According to the progressive critique, America was founded in an original act of piracy: the early settlers came from abroad and stole the country from the native Indians. Then America was built by theft: white Americans stole the labor of African Americans by enslaving them for 250 years. The theft continued through nearly a century of segregation, discrimination, and Jim Crow. The borders of America were also extended by theft: America stole half of Mexico in the Mexican War. Moreover, America’s economic system, capitalism, is based on theft since it confers unjust profits on a few and deprives the majority of workers of their “fair share.” Finally, America’s foreign policy is based on theft, what historian William Appleman Williams termed “empire as a way of life.” Why are we in the
Middle East? Clearly it is because of oil. America’s actions abroad are aimed at plundering other people’s land and resources so that we can continue to enjoy an outsized standard of living compared to the rest of the world.

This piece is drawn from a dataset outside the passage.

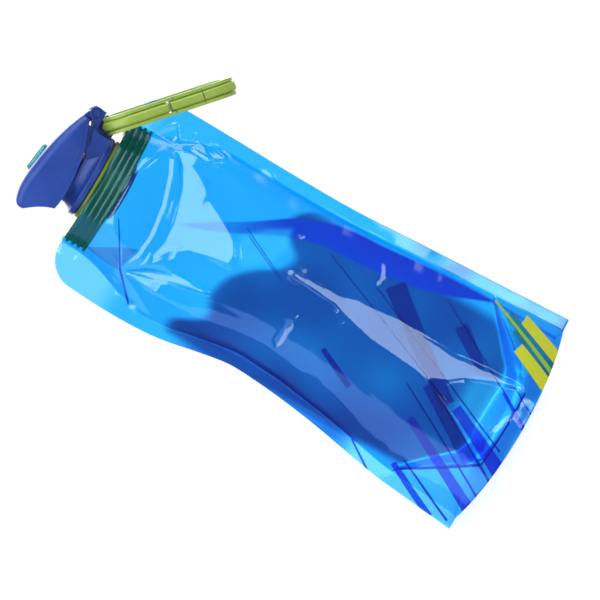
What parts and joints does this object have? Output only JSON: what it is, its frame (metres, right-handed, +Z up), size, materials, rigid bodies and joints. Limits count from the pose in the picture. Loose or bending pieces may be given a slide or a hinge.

The progressive indictment is a powerful one, encompassing past and present. It is not merely a political critique; it is also an historical one. Since the 1960s, progressive scholars have been doing a new kind of research. They call it “history from below.” History, they say, has traditionally been told from the viewpoint of the great actors, the kings and statesmen who were seen to define events. This is history written by “winners.” Meanwhile, the little people get ignored and the losers never get to tell their side of the story. “History from below” is intended to correct the imbalance. So thoroughly has it been institutionalized that it has now become the mainstream way to tell the American story.